Harold “Dutch” Rinker’s ordination as an ELCA pastor on April 9 culminated a 20-year journey that began when he signed up for lay minister training in the Upper Susquehanna Synod. The training enabled him to lead Sunday worship at many of the synod’s small, rural congregations while keeping his full-time job as a Pennsylvania state trooper.

When he retired from the force three years ago, he entered the candidacy process for ordained ministry.

“I can’t imagine that I would be on the road to ordination had I not dipped my toe in the authorized lay worship program,” said Rinker, pastor of Zion Lutheran Church, Renovo, Pa.

Rinker’s story is becoming more common in the ELCA as synods and seminaries educate lay ministers to serve congregations. For some, like Rinker, the training is a pipeline to ordained ministry, while others simply enrich their congregations by serving in such areas as youth, education, administration, outreach and mission. The growth in lay ministry is adding energy and flexibility to church life, pushing the ELCA in new directions.

“We’re practicing for a new kind of future where ministry is seen as broader than just people who went to seminary,” said Dave Daubert, an ELCA pastor and lead consultant at Day 8 Strategies, which offers consulting and resources for church groups and leaders.

The number of trained lay leaders—and the need for them—has risen largely because of shifts in worship attendance. “Our congregations have been shrinking very rapidly,” Daubert said. In 2000, median church attendance in the United States was 100, and before the pandemic, the median for ELCA churches was 63. “It means most of our congregations run 30 to 50 people in attendance,” he said.

To cope, synods have, over the years, ramped up programs to train and authorize laypeople for Sunday worship leadership, mostly in smaller, rural congregations.

“That’s been the great success story,” said Phil Heinze, dean of the Northern Texas-Northern Louisiana Synod’s Parish Lay Ministry Academy (PLMA). Since 1999 the academy has trained several hundred laypeople to serve their congregations, about 10% of whom have received authorization to lead Sunday worship.

More will be needed. “I think you’re going to see an increase in need not just in our synod but across the country, especially in the small, rural congregations,” Heinze said. “Say you have 20 people in a congregation, maybe your building’s paid for, but you can’t afford a clergy salary and benefits.”
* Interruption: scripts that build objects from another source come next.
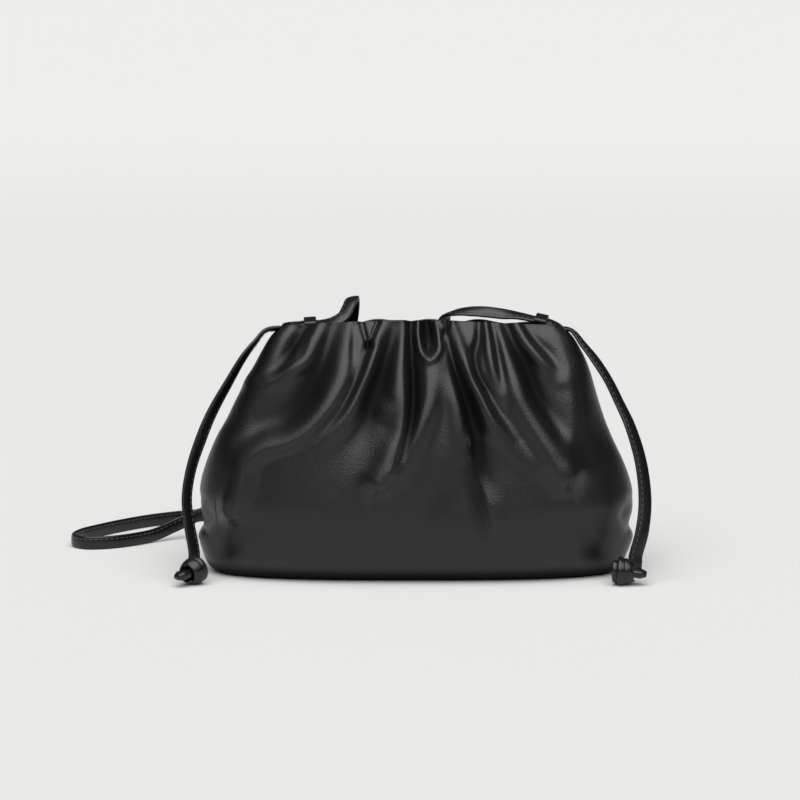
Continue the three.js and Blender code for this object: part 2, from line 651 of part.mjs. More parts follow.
// A small leather loop round the strap's first step, where the strap comes out of the rim
function keeper(route) {
  const [start, next] = stationsAlong(route);
  const centre = start.centre.clone().lerp(next.centre, 0.5);
  const along = next.centre.clone().sub(start.centre).normalize();
  const across = start.across.clone().add(next.across).normalize();
  const flat = new THREE.Vector3().crossVectors(along, across);
  const holeWidth = STRAP_WIDTH + 2 * FIT_GAP;
  const holeHeight = STRAP_THICKNESS + 2 * FIT_GAP;
  const outside = new THREE.BoxGeometry(
    KEEPER_LENGTH,
    holeWidth + 2 * KEEPER_WALL,
    holeHeight + 2 * KEEPER_WALL,
  );
  const hole = new THREE.BoxGeometry(2 * KEEPER_LENGTH, holeWidth, holeHeight);
  const loop = fromManifold(toManifold(outside).subtract(toManifold(hole)));
  loop.applyMatrix4(new THREE.Matrix4().makeBasis(along, across, flat).setPosition(centre));
  return loop;
}

function bodyLeather() {
  return new THREE.MeshStandardMaterial({ color: 0x1a1a1b, roughness: 0.45, metalness: 0 });
}

function baseLeather() {
  return new THREE.MeshStandardMaterial({ color: 0x161617, roughness: 0.55, metalness: 0 });
}

function strapLeather() {
  return new THREE.MeshStandardMaterial({ color: 0x151516, roughness: 0.35, metalness: 0 });
}

function add(group, name, geometry, material) {
  const mesh = new THREE.Mesh(geometry, material);
  mesh.name = name;
  group.add(mesh);
}

function bag() {
  const group = new THREE.Group();
  group.name = "gathered_pouch_bag";
  const arriving = [...SHOULDER_ROUTE].reverse();
  add(group, "front_panel", panel(-1, FRONT_FOLDS, FRONT_COLUMNS, FRONT_ROWS), bodyLeather());
  add(group, "back_panel", panel(1, BACK_FOLDS, BACK_COLUMNS, BACK_ROWS), bodyLeather());
  add(group, "base_panel", basePlate(), baseLeather());
  add(group, "keeper_left", keeper(SHOULDER_ROUTE), strapLeather());
  add(group, "keeper_right", keeper(arriving), strapLeather());
  add(group, "shoulder_strap", strapAlong(SHOULDER_ROUTE), strapLeather());
  add(group, "strap_tail_left", strapAlong(LEFT_TAIL_ROUTE), strapLeather());
  add(group, "strap_tail_right", strapAlong(RIGHT_TAIL_ROUTE), strapLeather());
  add(group, "knot_left", knot(LEFT_KNOT_CENTRE, LEFT_KNOT_AXIS), strapLeather());
  add(group, "knot_right", knot(RIGHT_KNOT_CENTRE, RIGHT_KNOT_AXIS), strapLeather());
  return group;
}

export default bag();
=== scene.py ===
# %% [markdown]
# # A soft leather pouch bag with a gathered mouth
#
# The real object is a small bag cut from thin black nappa leather. A flat folded strap runs
# through the rim, so that pulling it gathers the mouth into folds. Sizes and places repeat those
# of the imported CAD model. This file dresses it: each piece is built again at a finer scale, in
# the same frame, in metres, with X to the right, Y away from the viewer and Z up.

# %% Load the frame
import math

import bpy
import numpy as np
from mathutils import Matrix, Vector


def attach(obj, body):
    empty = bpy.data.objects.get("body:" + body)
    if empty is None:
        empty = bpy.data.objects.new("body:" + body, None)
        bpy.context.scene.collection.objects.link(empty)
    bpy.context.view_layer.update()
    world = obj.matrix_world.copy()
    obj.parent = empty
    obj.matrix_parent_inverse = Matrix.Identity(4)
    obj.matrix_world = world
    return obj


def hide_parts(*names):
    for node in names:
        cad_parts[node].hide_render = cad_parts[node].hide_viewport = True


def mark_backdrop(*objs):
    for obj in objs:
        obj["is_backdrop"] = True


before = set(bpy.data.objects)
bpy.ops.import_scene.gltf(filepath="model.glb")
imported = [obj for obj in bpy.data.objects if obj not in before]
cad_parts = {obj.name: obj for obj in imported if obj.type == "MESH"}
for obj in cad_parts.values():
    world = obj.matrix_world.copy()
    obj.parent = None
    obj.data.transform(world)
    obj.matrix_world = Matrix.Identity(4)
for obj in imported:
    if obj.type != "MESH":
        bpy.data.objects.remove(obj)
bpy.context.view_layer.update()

# %% [markdown]
# ## The camera
#
# The picture looks at the bag's front from a little above, with a long lens, so that the near
# and the far side keep nearly the same size. An object camera with a 100 mm lens does that. It
# is aimed by turning its own -Z axis towards a point in the middle of the frame.

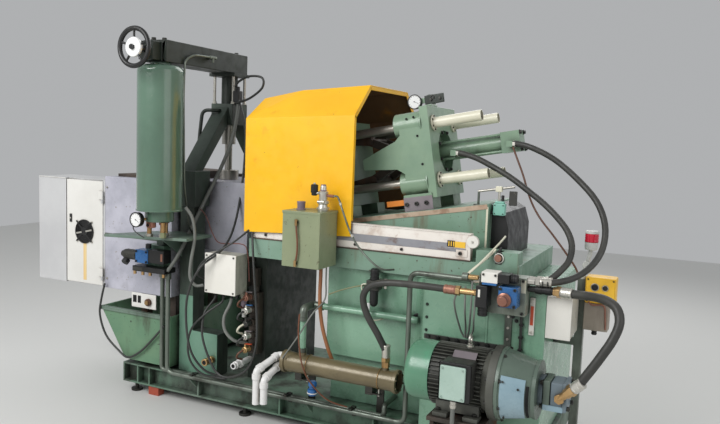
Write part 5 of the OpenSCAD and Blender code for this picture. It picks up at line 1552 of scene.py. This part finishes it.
def makeLimitSwitch():
    y, front = switch["y"], switch["front"]
    parts = [block((975, front, 1249), (1035, -236, 1309), "mint", 5),
             block((982, -268, 1309), (1028, -240, 1320), "mint", 3),
             rod((1000, y, 1320), upward, 52, 12, "zinc", 1, 24),
             ribbed((1018, y, 1309), (1018, y, 1350), 16, "blackPlastic", 3),
             block((982, -269, 1366), (1014, -241, 1394), "coverCream", 3),
             bar((890, y, 1362), (1075, y, 1395), 12, "brightSteel", 1, 24),
             rod((895, y, 1298), upward, 65, 12, "pipeSteel", 1, 24),
             block((872, -268, 1288), (918, -242, 1298), "darkSteel", 2),
             block((1046, -244, 1300), (1086, -236, 1372), "darkSteel", 3),
             rod((955, y, 1262), toRight, 20, 18, "blackPlastic", 2, 24)]
    parts += heads(switch["screwX"], front, switch["screwZ"], toFront, 6)
    piece("limit_switch_unit", parts, stands=["limit_switch"])
    lever = [(1040, -420, 1100), (1000, -470, 1052), (962, -520, 1012), (940, -560, 985)]
    x, y, z = switch["roller"]
    roller = [block((1040, y, 1030), (1076, -372, 1092), "darkSteel", 4),
              rod((x, y, z), toFront, 16, 34, "copper", 2, 32),
              ring((x + 2, y - 5, z), toFront, 44, 5, "boxWhite", sides=40),
              bar((x, y, z + 30), (x + 8, y + 11, z + 50), 14, "blackPlastic", 2, 24),
              tube(lever, 11, "coverCream")]
    piece("roller_lever", roller)


makeButtonBox()
makeBeacon()
makeLimitSwitch()
print("controls made")


# Cables and small hoses between the parts, each hung along its own route
cables = {
    "brown_hose": (10, "hoseBrown", [
        (1015, -95, 1590), (1040, -100, 1535), (1080, -115, 1450), (1130, -140, 1330), (1185, -160, 1245),
        (1255, -180, 1170), (1325, -195, 1090), (1375, -198, 1025), (1392, -198, 992)]),
    "ladle_lead": (22, "conduitGrey", [
        (-722, -50, 1870), (-706, -72, 1755), (-695, -140, 1570), (-715, -230, 1385), (-745, -330, 1210),
        (-775, -430, 1025), (-800, -500, 895), (-852, -530, 800)]),
    "column_loop": (13, "cableBlack", [
        (-722, -62, 1830), (-680, -75, 1770), (-620, -110, 1610), (-570, -200, 1335), (-530, -330, 1080),
        (-505, -480, 955), (-575, -585, 860), (-640, -610, 700), (-650, -605, 520), (-625, -590, 370),
        (-570, -550, 270), (-510, -505, 232), (-450, -488, 218)]),
    "burner_loop": (13, "cableBlack", [
        (-1405, -460, 650), (-1425, -470, 545), (-1430, -475, 450), (-1380, -475, 330), (-1280, -475, 250),
        (-1200, -475, 215), (-1105, -475, 265), (-1010, -475, 355), (-915, -480, 455)]),
    "box_loop": (13, "cableBlack", [
        (-352, -404, 1120), (-325, -450, 1040), (-275, -500, 840), (-230, -530, 575), (-230, -545, 425),
        (-280, -550, 315), (-390, -550, 255), (-475, -550, 265), (-540, -545, 345), (-590, -540, 465),
        (-600, -510, 580), (-572, -466, 650), (-560, -460, 679)]),
    "inner_loop": (12, "cableBlack", [
        (-505, -460, 679), (-515, -470, 645), (-575, -520, 590), (-650, -555, 500), (-675, -560, 390),
        (-650, -560, 300), (-585, -545, 240), (-515, -510, 222), (-455, -500, 218)]),
    "grey_sleeve": (18, "conduitGrey", [
        (-450, -460, 679), (-458, -466, 640), (-478, -490, 570), (-462, -500, 500), (-415, -480, 445),
        (-374, -410, 418)]),
    "gauge_conduit": (18, "conduitGrey", [
        (-693, -572, 1185), (-650, -566, 1130), (-635, -560, 1025), (-660, -560, 880), (-668, -555, 790),
        (-645, -535, 742), (-606, -515, 745)]),
    "shelf_cable": (11, "cableBlack", [
        (-352, -446, 1075), (-405, -515, 1010), (-495, -560, 945), (-580, -568, 880), (-628, -540, 805),
        (-603, -480, 772)]),
    "red_line": (6, "cableRed", [
        (-740, -380, 1160), (-690, -388, 1120), (-635, -390, 1015), (-575, -400, 975), (-420, -410, 985),
        (-375, -420, 940), (-360, -420, 780)]),
    "top_loop": (14, "cableBlack", [
        (-724, -75, 1895), (-690, -85, 1925), (-610, -90, 1955), (-520, -90, 1945), (-520, -90, 1885),
        (-605, -88, 1825), (-690, -78, 1800), (-722, -72, 1796)]),
}


def makeCables():
    for name, (d, paint, route) in cables.items():
        way = smooth(route, 5)
        obj = piece(name, [line(way, d, paint, sides=4, keep=True)])


makeCables()
print("cables made")


# Floor, light and the plain background
studio = {"floor": 16, "floorTint": "d9d9d6", "skyTint": "eef0f2", "sky": 0.5, "aim": (0, 0, 1.0),
          "lamps": {"key": (230, (-1.6, -4.6, 4.0), 3.2), "fill": (30, (4.2, -1.6, 2.4), 3.0),
                    "back": (90, (0.6, 3.8, 4.0), 3.5)}}


def makeStudio():
    bpy.ops.mesh.primitive_plane_add(size=studio["floor"], location=(0, 0, 0))
    floor = bpy.context.object
    floor.name = "studio_floor"
    paleFloor = bpy.data.materials.new("paleFloor")
    paleFloor.use_nodes = True
    shader = paleFloor.node_tree.nodes["Principled BSDF"]
    shader.inputs["Base Color"].default_value = tint(studio["floorTint"])
    shader.inputs["Roughness"].default_value = 0.6
    floor.data.materials.append(paleFloor)
    world = bpy.data.worlds.new("studio")
    bpy.context.scene.world = world
    world.use_nodes = True
    background = world.node_tree.nodes["Background"]
    background.inputs["Color"].default_value = tint(studio["skyTint"])
    background.inputs["Strength"].default_value = studio["sky"]
    bpy.context.scene.view_settings.view_transform = "Standard"
    for name, (power, place, size) in studio["lamps"].items():
        bpy.ops.object.light_add(type="AREA", location=place)
        lamp = bpy.context.object
        lamp.name = name + "_light"
        lamp.data.energy = power
        lamp.data.size = size
        lamp.rotation_euler = (Vector(studio["aim"]) - Vector(place)).to_track_quat("-Z", "Y").to_euler()


makeStudio()
print("scene complete")
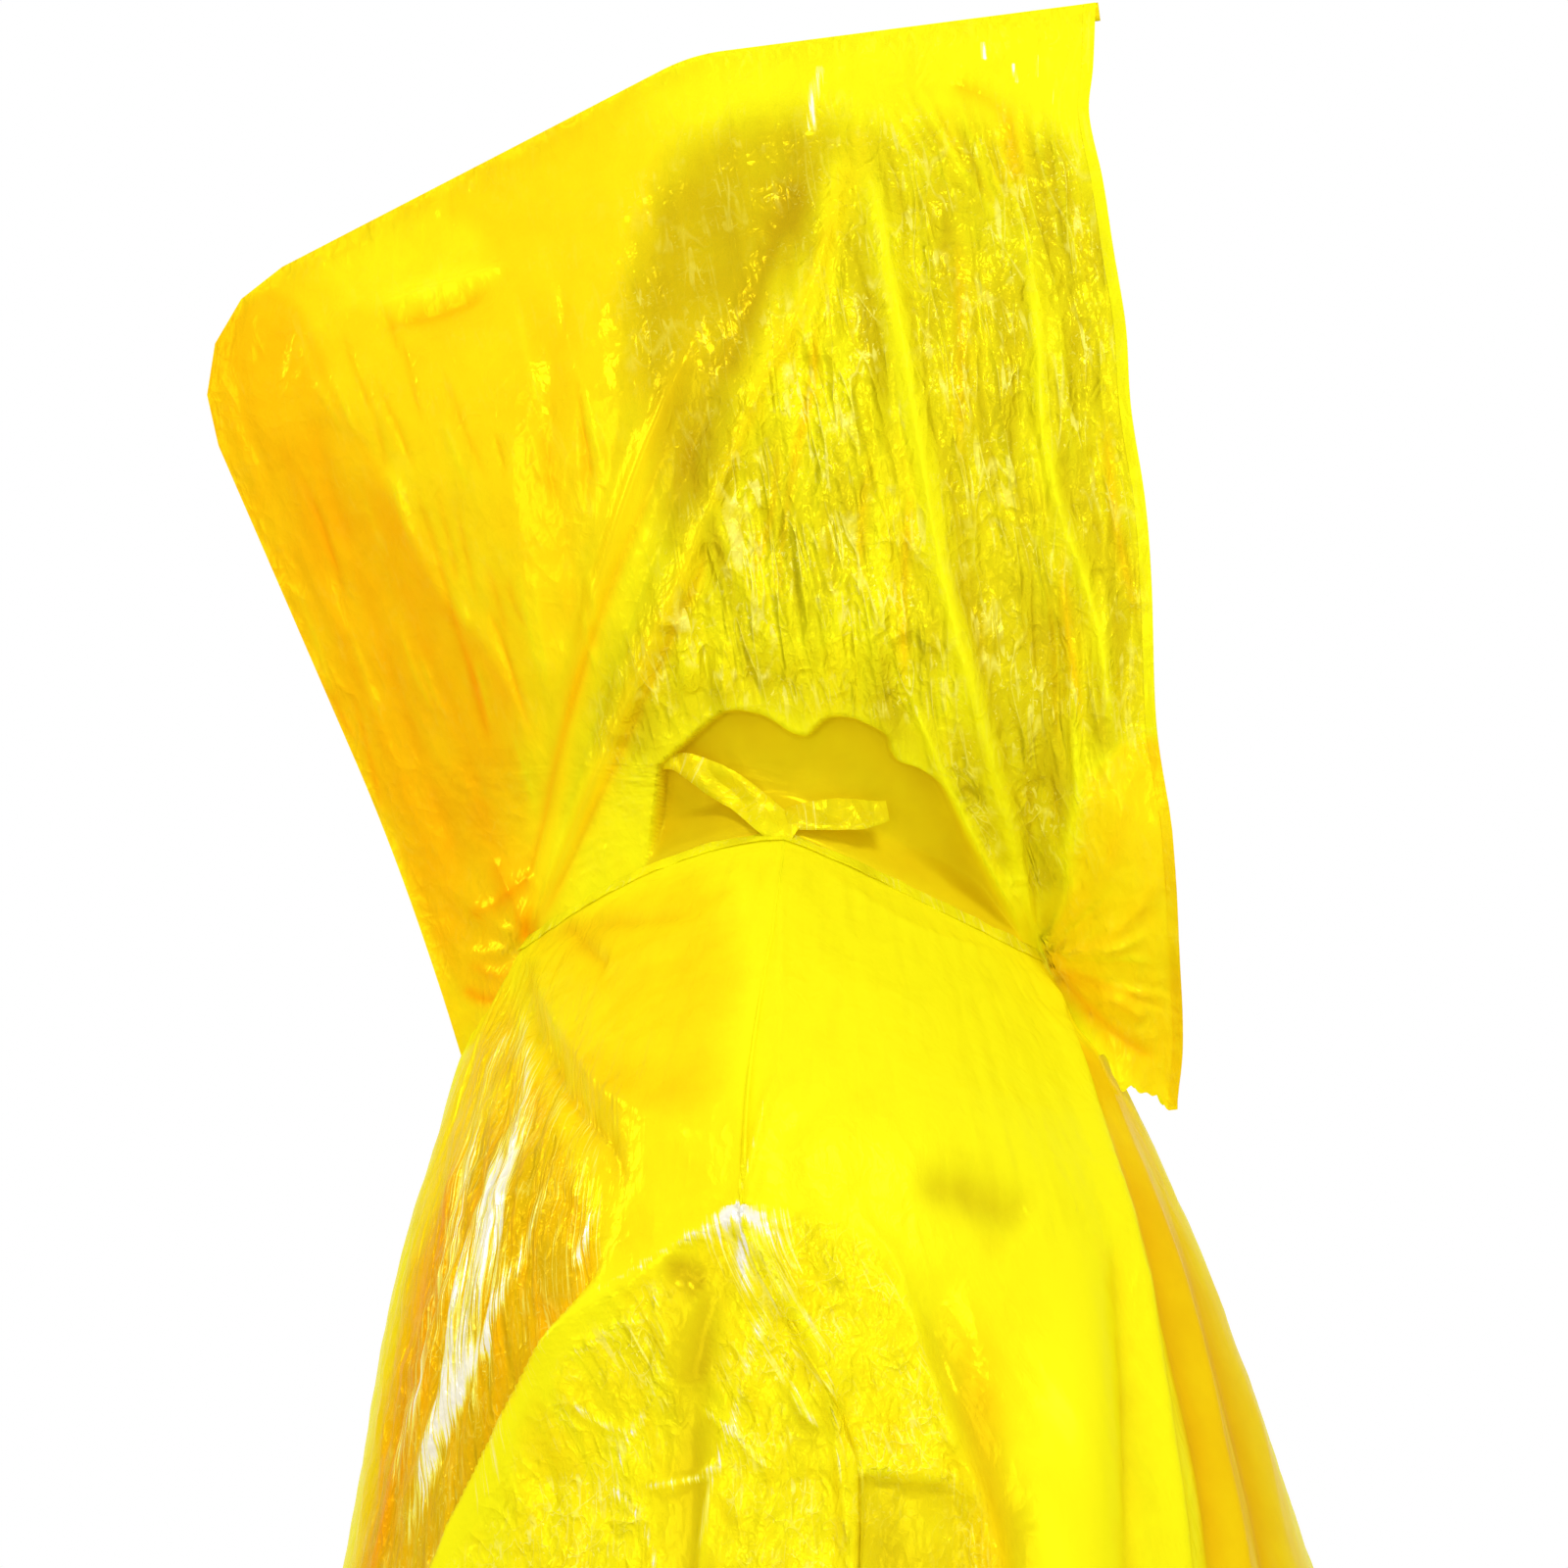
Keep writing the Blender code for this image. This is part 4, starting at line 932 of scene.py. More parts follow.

Flexibility and willingness

Necessity has driven increases in not only lay ministry training but also in flexibility and the willingness to open congregational leadership and education beyond the traditional model—a pastor who goes to seminary full time to earn a Master of Divinity degree. Because of financial limitations or obligations to work or family, this model just doesn’t work for many people.

Training programs for lay leaders, Daubert said, have “opened the doors to ministry to people who probably felt called under the old system but couldn’t figure out how to free themselves from the life they had in order to be pastors.”

Many synods are expanding or creating such programs to meet the current and future needs of the church. For example, the Northern Texas-Northern Louisiana Synod partnered with the Arkansas-Oklahoma Synod to launch a pilot program in 2018 for Spanish-language candidates. Their Secondary School of Theological Education works with Latinx laypeople who typically have gone through PLMA and want advanced education, said Irma Bañales, the synod’s director for evangelical mission.

The school’s graduates, many of whom go on to become pastors, will serve well in congregations that are bilingual, Bañales said, expanding their Latino outreach or exclusively serving Spanish-speaking communities.

Though some laypeople enroll in synodical training to serve as Sunday worship leaders or, eventually, to seek pastoral ordination, many simply desire to learn more about faith and church or to serve their congregations in a particular area. For those learners, PLMA offers certificates in stewardship, Lutheran identity, preaching and spiritual care.

Bringing specialized knowledge to the congregation can help it run smoothly. Many administrative tasks are highly specialized, such as church finances, record keeping, constitution and incorporation, and dealing with other legal issues, said Craig Miller, assistant to the bishop and director for evangelical mission with the Upper Susquehanna Synod.

“Those are the things we need to pay more attention to,” Miller said. His synod is exploring ways to expand its lay leadership training to help council members, congregation presidents, treasurers, secretaries and others fulfill their congregational roles more effectively.

Trained lay leaders often have much more to offer than technical skills. Serving congregations while also handling job and family commitments, most of them have a positive, can-do attitude. “They bring the passion and the interest,” Daubert said. “They’re doing it out of a sense of fulfillment.”

That was the case for Rinker: “If it was just for that church and on that Sunday for an hour, I was honored and blessed and humbled to be a servant of God for those people.”

Robert C. Blezard
Robert C. Blezard is pastor of St. Paul Lutheran Church in Aberdeen, Md., and editor of Living Lutheran's study guides. Previously he served as an assistant to the bishop of the Lower Susquehanna Synod.